Just a few quick questions for me. In terms of the Utica, can you give us an idea. You mentioned some of the larger packages in the market. Can you give us an idea of kind of relative size or scale of those packages versus your current portfolio? Or how big of a deal you potentially you think you could do in the Utica?

Sylvester P. Johnson

There's some deals out there that are as big as our current position. But in order to do one of those, we have to find some other source of capital than our budget.

Matthew Portillo - Tudor, Pickering, Holt & Co. Securities, Inc., Research Division

So as I think about that, would that be kind of a $50-million to $100-million type deal that you would be potentially looking at, and then you'd finance that through noncore asset sales?

Sylvester P. Johnson

Yes, there are a couple of deals out there that are $100 million deals. And we either have to bring in a JV partner or sell something.

Matthew Portillo - Tudor, Pickering, Holt & Co. Securities, Inc., Research Division

Perfect. And then you mentioned in the Marcellus, generating very strong rates of return, kind of in the core northeast. So I was curious if you can just give us an update on how you think about your current inventory there? And as we think about that program going forward, what are kind of your longer-term plans for your Marcellus position? Obviously, you have the core northeast and then some of the C county acreage. Just curious how we should be thinking about that?

Sylvester P. Johnson

Well in the northeast, we probably have wells to drill in the Susquehanna and Wyoming County 'til about the end of the year. And then we have about a 20-well position in Sullivan County that we may or may not drill next year. We don't have to because the leases on it expire next year. But there's still a lot of blocking up in Sullivan County between Chesapeake and Chief that we need to do before we know how we're going to drill all that up. But that, it's pretty much in the end of northeast, PA, would be sometime around the end of 2014 if we drill all that up continuously.

In the C counties, we need a little help on gas prices there. There's still some testing we're doing on different parts of the Marcellus itself. It's pretty thick there. We're trying to find if there is an area that has better porosity or gas storage than we've seen. But it's probably not going to be -- it's profitable, but it's just competitive with some of the other projects. So it's hard to go do a 10% or 15% rate of return project there. We have better things to drill.

I was going to -- we also have some acreage in New York. We're just going to let that expire, I think. Not only is it not the greatest geologically, but the political barriers are too high. And some of our West Virginia acreage is like the C county acreage. It's just going to need higher prices. So we'll try to hold some of that together as long as the costs are cheap to hold it together. And we've actually sold a little bit of acreage recently in West Virginia.

Matthew Portillo - Tudor, Pickering, Holt & Co. Securities, Inc., Research Division

And within Sullivan County, can you -- is there enough well control for you guys to have comfort in kind of how you think about the relative EUR versus your core Susquehanna, Wyoming?
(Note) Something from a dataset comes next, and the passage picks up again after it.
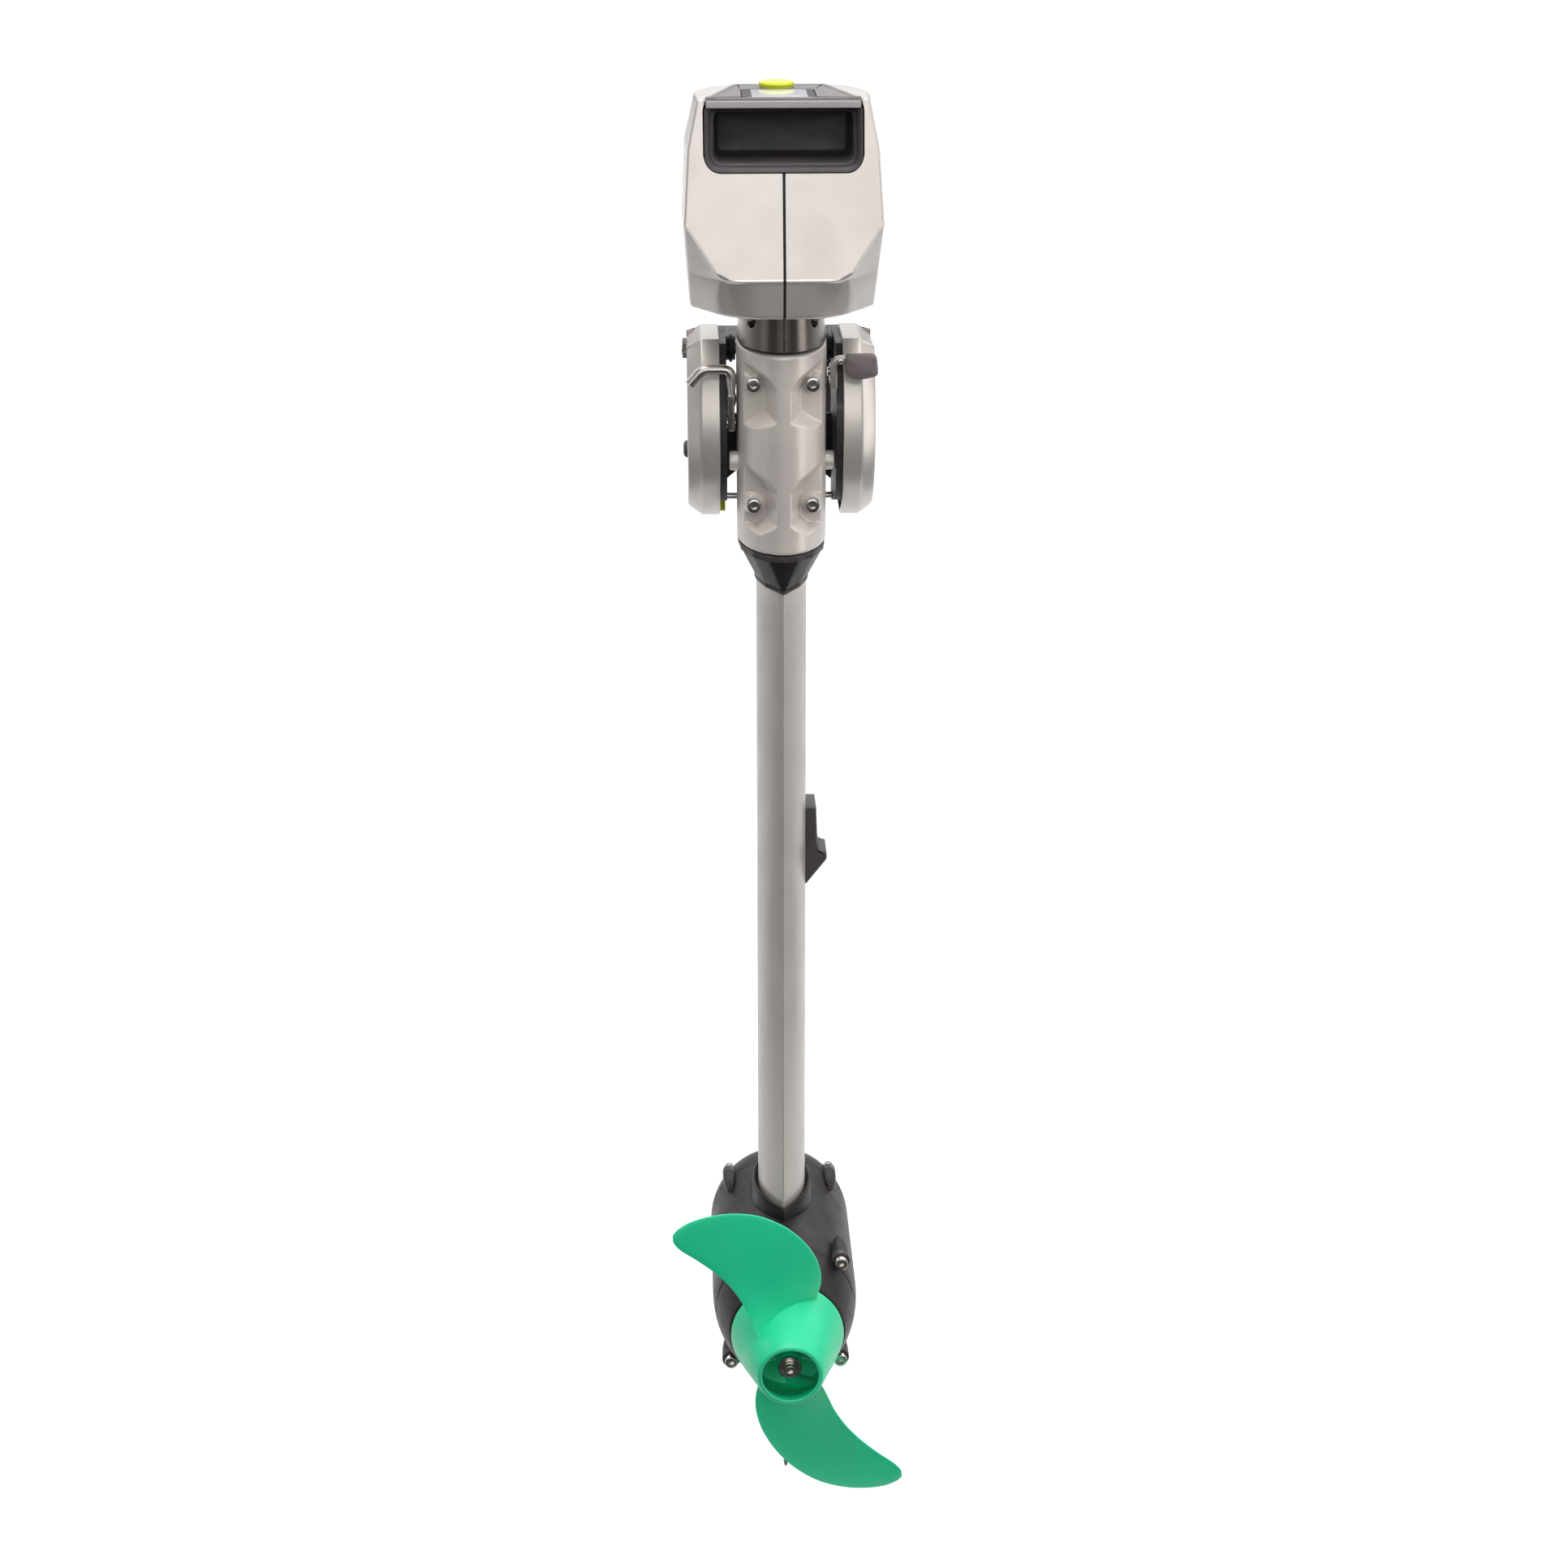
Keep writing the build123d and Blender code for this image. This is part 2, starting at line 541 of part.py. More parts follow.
def motor_cable():
    return rod_z(PROP_Z + 45.5, 65, 0, STEER_Y, 4)


def corners():
    """The four places of the pod's corner screws, as (x, z)."""
    angles = [math.radians(a) for a in (45, 135, 225, 315)]
    return [(BOSS_AT * math.cos(a), PROP_Z + BOSS_AT * math.sin(a)) for a in angles]


def corner_bosses(s0, s1):
    return [rod_y(aft(s1), aft(s0), x, z, BOSS_R) for x, z in corners()]


def corner_holes(shape, s0, s1, radius=M6_SHANK):
    for x, z in corners():
        shape -= rod_y(aft(s1), aft(s0), x, z, radius)
    return shape


def motor_housing():
    """Middle of the pod with the socket that takes the leg."""
    body = rod_y(aft(BODY_END), aft(NOSE_END), 0, PROP_Z, POD_R)
    for boss in corner_bosses(BODY_END - 26, BODY_END) + corner_bosses(NOSE_END, NOSE_END + 20):
        body += boss
    socket = loft([leg_section(5.5, PROP_Z + 44), leg_section(3.2, LEG_BOTTOM + 12)])
    body += socket
    body -= extrude(leg_section(0, LEG_BOTTOM), 40)
    body -= rod_y(aft(BODY_END + 1), aft(NOSE_END - 1), 0, PROP_Z, POD_BORE)
    body -= rod_z(PROP_Z + 40, LEG_BOTTOM + 1, 0, STEER_Y, 4.5)
    body = corner_holes(body, BODY_END - 22, BODY_END + 1)
    return corner_holes(body, NOSE_END - 1, NOSE_END + 18)


def pod_nose():
    """Rounded nose with the front bearing's carrier."""
    length = NOSE_END - NOSE_TIP
    steps = 8
    outline = [(NOSE_END, 0.0)]
    for i in range(steps + 1):
        turn = math.pi / 2 * i / steps
        outline.append((NOSE_END - length * math.sin(turn), POD_R * math.cos(turn)))
    nose = revolve_y(outline[:-1] + [(NOSE_TIP, 0.0)])
    nose += rod_y(aft(-30), aft(NOSE_END), 0, PROP_Z, 24)
    nose -= rod_y(aft(-29), aft(-30 - BEARING_T), 0, PROP_Z, BEARING_R)
    nose -= rod_y(aft(-29), aft(-48), 0, PROP_Z, SHAFT_R + 2)
    for boss in corner_bosses(NOSE_END - 8, NOSE_END):
        nose += boss
    nose = corner_holes(nose, NOSE_END - 24, NOSE_END - 8, M6_HEAD + 0.4)
    return corner_holes(nose, NOSE_END - 9, NOSE_END + 1)


def pod_tail():
    """Tail cone with the rear bearing and the shaft seal."""
    tail = revolve_y([(BODY_END, 0), (BODY_END, POD_R), (106, 54.5), (118, 50.5),
                      (TAIL_END, 44), (TAIL_END, 0)])
    for boss in corner_bosses(BODY_END, BODY_END + 3):
        tail += boss
    tail = corner_holes(tail, BODY_END + 3, BODY_END + 16, M6_HEAD + 0.4)
    tail -= rod_y(aft(98 + BEARING_T), aft(BODY_END - 1), 0, PROP_Z, BEARING_R)
    tail -= rod_y(aft(110 + SEAL_T), aft(110), 0, PROP_Z, SEAL_R)
    tail -= rod_y(aft(TAIL_END + 1), aft(BODY_END), 0, PROP_Z, SHAFT_R + 2)
    return corner_holes(tail, BODY_END - 1, BODY_END + 4)


def pod_screws():
    group = []
    for x, z in corners():
        group.append(socket_screw(x, z, aft(BODY_END + 3), aft(BODY_END - 20), -1))
        group.append(socket_screw(x, z, aft(NOSE_END - 8), aft(NOSE_END + 16), 1))
    return Compound(children=group)


def skeg():
    """Thin fin under the pod."""
    fin = poly_yz([(aft(-20), PROP_Z - 50), (aft(88), PROP_Z - 50), (aft(106), SKEG_TIP_Z + 12),
                   (aft(100), SKEG_TIP_Z), (aft(62), SKEG_TIP_Z)])
    plate = prism_x(fin, -1.6, 1.6)
    return plate - rod_y(aft(200), aft(-60), 0, PROP_Z, POD_R)


def shaft_bearings():
    return Compound(children=[tube_y(-40, -30, BEARING_R, SHAFT_R + 0.03),
                              tube_y(98, 108, BEARING_R, SHAFT_R + 0.03)])


def shaft_seal():
    return tube_y(110, 110 + SEAL_T, SEAL_R, SHAFT_R + RUN_FIT)


def stator():
    """Laminated ring with twelve slots towards the rotor."""
    ring = tube_y(8, 74, POD_BORE, 31)
    for i in range(12):
        angle = math.radians(30 * i)
        x, z = 36 * math.cos(angle), PROP_Z + 36 * math.sin(angle)
        ring -= rod_y(aft(75), aft(7), x, z, 3.2)
    return ring


def windings():
    return Compound(children=[tube_y(-6, 7.5, 45, 33), tube_y(74.5, 88, 45, 33)])


def rotor():
    return tube_y(5, 77, 30.3, SHAFT_R)


def drive_shaft():
    shaft = rod_y(aft(SHAFT_END), aft(SHAFT_FRONT), 0, PROP_Z, SHAFT_R)
    shaft -= rod_y(aft(SHAFT_END + 1), aft(SHAFT_END - 20), 0, PROP_Z, M6_SHANK)
    return shaft - rod_x(-20, 20, aft(142), PROP_Z, 2)


def shear_pin():
    return rod_x(-16, 16, aft(142), PROP_Z, 2)


# ---- propeller ------------------------------------------------------------------
def helix_strip():
    """Thick helical ramp that the blade is cut from."""
    sections = []
    for degrees in range(-56, 65, 12):
        lag = math.radians(degrees)
        out_x, out_z = -math.sin(lag), math.cos(lag)
        s = BLADE_S + PITCH * lag / (2 * math.pi)
        corners = []
        for r, t in ((15, BLADE_ROOT_T), (142, BLADE_TIP_T), (142, -BLADE_TIP_T),
                     (15, -BLADE_ROOT_T)):
            corners.append((r * out_x, aft(s + t / 2), PROP_Z + r * out_z))
        sections.append(make_face(Polyline(*corners, close=True)))
    return loft(sections)


def blade():
    """Upper blade: the ramp trimmed to its skewed outline."""
    lead = Spline(*[(-x, 0, z) for x, z in LEADING_EDGE])
    tip = Line((-LEADING_EDGE[-1][0], 0, LEADING_EDGE[-1][1]),
               (-TRAILING_EDGE[0][0], 0, TRAILING_EDGE[0][1]))
    trail = Spline(*[(-x, 0, z) for x, z in TRAILING_EDGE])
    root = Line((-TRAILING_EDGE[-1][0], 0, TRAILING_EDGE[-1][1]),
                (-LEADING_EDGE[0][0], 0, LEADING_EDGE[0][1]))
    outline = make_face([lead, tip, trail, root])
    cutter = Pos(0, aft(230), PROP_Z) * extrude(outline, 140, dir=(0, 1, 0))
    return helix_strip() & cutter


def propeller():
    upper = blade()
    lower = upper.rotate(Axis((0, 0, PROP_Z), (0, 1, 0)), 180)
    hub = revolve_y([(HUB_START, 0), (HUB_START, HUB_BASE_R), (150, 38), (175, 30),
                     (HUB_END, HUB_TIP_R), (HUB_END, 0)])
    hollow = revolve_y([(HUB_END + 1, 0), (HUB_END + 1, HUB_HOLE_R), (170, 27), (152, 32),
                        (152, 0)])
    boss = rod_y(aft(178), aft(150), 0, PROP_Z, HUB_BOSS_R)
    prop = (hub + upper + lower) - hollow + boss
    prop -= rod_y(aft(HUB_END + 5), aft(HUB_START - 1), 0, PROP_Z, SHAFT_R)
    return prop - rod_x(-16, 16, aft(142), PROP_Z, 2)


def prop_washer():
    return tube_y(178, 180, 9, M6_SHANK)


def prop_screw():
    return socket_screw(0, PROP_Z, aft(180), aft(SHAFT_END - 18), -1)


# ---- tiller ---------------------------------------------------------------------
def tiller_bracket(head):
    """Fork on the front of the head that carries the tiller's hinge pin."""
    fork = block((-16, 16), (-40, 13), (128, 158))
    fork = fork - head - block((-KNUCKLE_HALF - 0.3, KNUCKLE_HALF + 0.3), (-9.5, 20), (120, 170))
    return fork - rod_x(-20, 20, TILLER_Y, TILLER_Z, PIN_R)


def tiller_pin():
    return rod_x(-16, 16, TILLER_Y, TILLER_Z, PIN_R)


def tiller_arm():
    arm = rod_x(-KNUCKLE_HALF, KNUCKLE_HALF, TILLER_Y, TILLER_Z, KNUCKLE_R)
    arm += block((-KNUCKLE_HALF, KNUCKLE_HALF), (TILLER_Y, ARM_START + 2),
                 (TILLER_Z - 9, TILLER_Z + 9))
    arm += rod_y(ARM_START, ARM_END, 0, TILLER_Z, ARM_R)
    arm += rod_y(ARM_END, SPINDLE_END, 0, TILLER_Z, SPINDLE_R)
    return arm - rod_x(-20, 20, TILLER_Y, TILLER_Z, PIN_R + RUN_FIT)


def throttle_grip():
    """Twist grip with shallow flutes along it."""
    grip = rod_y(GRIP_START, GRIP_END, 0, TILLER_Z, GRIP_R)
    for i in range(12):
        angle = math.radians(30 * i)
        x, z = GRIP_R * math.cos(angle), TILLER_Z + GRIP_R * math.sin(angle)
        grip -= rod_y(GRIP_START + 12, GRIP_END - 10, x, z, 1.4)
    return grip - rod_y(GRIP_START - 1, SPINDLE_END + 1, 0, TILLER_Z, SPINDLE_R + RUN_FIT)


def parts():
    """Every piece of the motor by its node name."""
    right_shell, left_shell, head = head_shells()
    right_neck, left_neck = neck_covers()
    rear, front = housing_halves()
    arm, cover, pad, screw = clamp_arm(), arm_cover(), clamp_pad(), clamp_screw()
    seat, web = bridge()
    return {
        "clamp_arm_right": arm,
        "clamp_arm_left": mirror_x(arm) - tab_slot(),
        "transom_bridge": seat,
        "arm_web": web,
        "arm_cover_right": cover,
        "arm_cover_left": mirror_x(cover),
        "tilt_axle": axle(),
        "tilt_axle_nut": axle_nut(-COVER_OUT, -COVER_OUT - 3),
        "tilt_spacers": tilt_spacers(),
        "thrust_rod": thrust_rod(),
        "rod_tab": rod_tab(),
        "lock_dome": lock_dome(),
        "lever_pivots": lever_pivots(),
        "left_lever": left_lever(),
        "right_lever": right_lever(),
        "right_lever_grip": right_lever_grip(),
        "clamp_pad_right": pad,
        "clamp_pad_left": mirror_x(pad),
        "clamp_screw_right": screw,
        "clamp_screw_left": mirror_x(screw),
        "swivel_housing_rear": rear,
        "swivel_housing_front": front,
        "swivel_screws": swivel_screws(),
        "steering_bush_upper": bush(HOUSING_TOP - BUSH_LEN),
        "steering_bush_lower": bush(HOUSING_BOTTOM),
        "head_shell_right": right_shell,
        "head_shell_left": left_shell,
        "handle_liner": handle_liner(),
        "deck_panel": deck_panel(),
        "display_window": display_window(),
        "stop_key": stop_key(),
        "power_button": power_button(),
        "battery_pack": battery_pack(),
        "controller": controller(),
        "neck_cover_right": right_neck,
        "neck_cover_left": left_neck,
        "steering_tube": steering_tube(),
        "leg_collar": collar(),
        "leg_fairing": leg_fairing(),
        "leg_hook": leg_hook(),
        "motor_cable": motor_cable(),
        "motor_housing": motor_housing(),
        "pod_nose": pod_nose(),
        "pod_tail": pod_tail(),
        "pod_screws": pod_screws(),
        "skeg": skeg(),
        "stator": stator(),
        "windings": windings(),
        "shaft_bearings": shaft_bearings(),
        "shaft_seal": shaft_seal(),
        "rotor": rotor(),
        "drive_shaft": drive_shaft(),
        "shear_pin": shear_pin(),
        "propeller": propeller(),
        "prop_washer": prop_washer(),
        "prop_screw": prop_screw(),
        "tiller_bracket": tiller_bracket(head),
        "tiller_pin": tiller_pin(),
        "tiller_arm": tiller_arm(),
        "throttle_grip": throttle_grip(),
    }


for name, shape in parts().items():
    export_step(shape, f"parts/{name}.step")
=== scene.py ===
"""Looks of a portable electric outboard motor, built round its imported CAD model.

Shapes are worked out in millimetres as (x, distance aft of the steering axis, z) and put into
the meshes in metres. Every piece stands for the CAD nodes it names and rides on their body.
"""
import logging
import math
from dataclasses import dataclass, field
from enum import Enum

import bmesh
import bpy
import numpy as np
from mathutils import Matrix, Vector


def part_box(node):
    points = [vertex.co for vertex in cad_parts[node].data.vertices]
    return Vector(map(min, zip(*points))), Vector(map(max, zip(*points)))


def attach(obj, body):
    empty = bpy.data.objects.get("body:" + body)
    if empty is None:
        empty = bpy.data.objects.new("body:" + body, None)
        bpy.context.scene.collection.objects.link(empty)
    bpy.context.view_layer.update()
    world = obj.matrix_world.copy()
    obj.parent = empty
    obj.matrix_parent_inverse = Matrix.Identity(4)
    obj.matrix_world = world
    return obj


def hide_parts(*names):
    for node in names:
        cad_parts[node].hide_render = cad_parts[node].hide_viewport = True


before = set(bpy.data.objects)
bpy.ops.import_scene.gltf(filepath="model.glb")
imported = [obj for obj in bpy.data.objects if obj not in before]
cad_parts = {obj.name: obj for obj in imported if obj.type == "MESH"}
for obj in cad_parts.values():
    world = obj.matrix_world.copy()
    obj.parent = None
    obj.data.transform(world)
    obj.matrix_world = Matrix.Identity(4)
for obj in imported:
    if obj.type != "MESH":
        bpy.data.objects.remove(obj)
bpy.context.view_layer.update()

MM = 0.001
WEAR_SPECK = 3.0        # size of the broken spots on worn edges, mm
COAT_ROUGHNESS = 0.12   # of every clear coat
LOG = logging.getLogger("outboard")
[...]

And then I guess, just a second question on the C county acreage, where do you guys kind of see the breakeven economics? Or where would that need to see gas prices to earn a kind of a 10% to 15% rate of return?

Sylvester P. Johnson

Now in Sullivan, we're very confident that those are going to be really good wells. They're going to be like Wyoming County wells if you're in the right part of Sullivan County and where we've now been competing and concentrating against the 2 companies I mentioned, that I think we all know that, and that's a good area. Those are going to be wells that will make 6 to 10 Bcf. There's now a pipeline into the area. There's 2 pipelines: one, I think it's Chesapeake, but one's TBR. So there's different ways to get the gas out. So I think that's all going to get developed. In the C counties, as the -- if we can get the well cost down and the gas prices to stay where they are now, I think it can make 10% or 15% rate of return.

Matthew Portillo - Tudor, Pickering, Holt & Co. Securities, Inc., Research Division

Okay. And my final question, just on the Marcellus. As you guys kind of come to the end of the drilling campaign here for the core position, is this potentially an asset you may look to monetize at some point to really kind of focus down your portfolio into the more liquids-rich portfolio?

Sylvester P. Johnson

We talked about that. I think once the production is all about -- once our newest well is about a year old, then this has a lot of appeal to MLPs because you have pretty predictable flat production stream, and it can be hedged against different markets than what we're typically seen and buy. So somewhere a couple of years out, that might be the right thing to do.

Operator

[Operator Instructions] Mr. Johnson, there are no further questions at this time. I will now turn the call back to you. Please continue with your presentation or closing remarks.

Sylvester P. Johnson

Okay, well, thank you, all, for calling in. Like we said, we had an excellent quarter. Operationally, we beat on oil production, gas production, came in under on our operated, drilling and completion budget, record revenues. We're still getting great prices especially in the Eagle Ford. And we have some catalysts coming up in terms of downspacing in both the Eagle Ford and the Niobrara, which could increase our NAV there. We should get this Pearsall well frac-ed this month. That can be interesting, in it's kind of at the north end of our acreage where we think that could have the most potential. We'll get the Utica drilled this summer. Between frac-ing, and resting or marinating, it would be a while before we have results. But we're surrounded by great wells that are oily and we know we're in the right space. So should be an interesting next 3 months and hopefully, we'll have some of these catalysts identified when we talk again. Thank you very much.

Operator

Ladies and gentlemen, that does conclude the call for today. We thank you for your participation and ask you to please disconnect your lines.